そりゃ、褒められるってのは悪い気はしないもの、褒められる経験がなかったゆえに猜疑心が強いというか、ふ〜ん(よう言うわ)、口がうまいなぁ、はいはい、と流してしまう私でさえ。

 

若い頃チヤホヤされていた人は、本当に蝶よ花よのチヤホヤだったことでしょう。

そうされているの、はたでたくさん見てきたもの。

もちろん、それを意識して、さらにブラッシュアップをかける天晴れ!な人も一握りだけれど、確かに存在する。

 

でも、ほどほどきれい、かわいい、は若き日の一過性というか、次の世代にとって代わられちゃう。

きれい、かわいいも、消費されちゃうのだ。

 

年をとると、もうチヤホヤはしてくれないのよね〜。

そんなときにどう現実を認めるか、折り合いをつけるか。

 

いや、認めたくないんだと思う。

だから、過去のきれい、かわいい、自分にすがるってことなんだろーなー。

悲壮さを通り越して笑っちゃうまでの、必死感満載のアンチエイジングの意味がわかった気がするよ。

 

 

SNSの投稿で、やたら上目遣いをしたり、過去の自分の(本人的には、イケてた時代)写真を投稿したり、お姫様ドレスとかのコスプレ(に私には、見える。もともとそういうファッションポリシーの人は別。これはこれで天晴れ!なのだ)写真を投稿したりして、

同じ穴のムジナのおばさん同士が、かわいい、きれいを言い合っている画は、気持ち悪くておぞましいですぞ。

 

一般的にはもはやそうは思ってくれないのに、若い頃のきれい、かわいい、(あの頃のチヤホヤをもう一度、若い頃はモテモテだったんだから〜)を引きずっている人にとっては、いまも褒めてくれる、そういうぬるま湯コミュニティは、同士の集まりで気持ちいいんだろうなぁ。

 

 

歳をとってやってはいけないことを、

“説教”“昔話”“自慢”

って言ったのは高田純次だったかな。

 

ジェンダーで分けるのは好きではないけれど、“自慢”の女性版、形を変えたものがアンチエイジングや、うわぁ!って思ってしまうSNSなどでの写真投稿ってわけだ。

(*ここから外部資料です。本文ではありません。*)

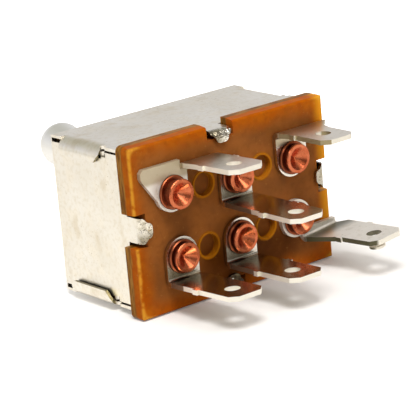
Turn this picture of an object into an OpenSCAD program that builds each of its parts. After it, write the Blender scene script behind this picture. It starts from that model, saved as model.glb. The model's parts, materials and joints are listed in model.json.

きれい、かわいい、と言われた過去の栄光をもう一度!であり、(無意識にしろ)周囲にチヤホヤして〜と言わんばかりに、その言葉を要請する、というね。

 

現実を直視しろ、だなぁ。

過去の栄光にすがっても何も生まれないよ、痛々しいだけで。

 

 

あ〜、いつもに増して敵を増やしてしまいそうです。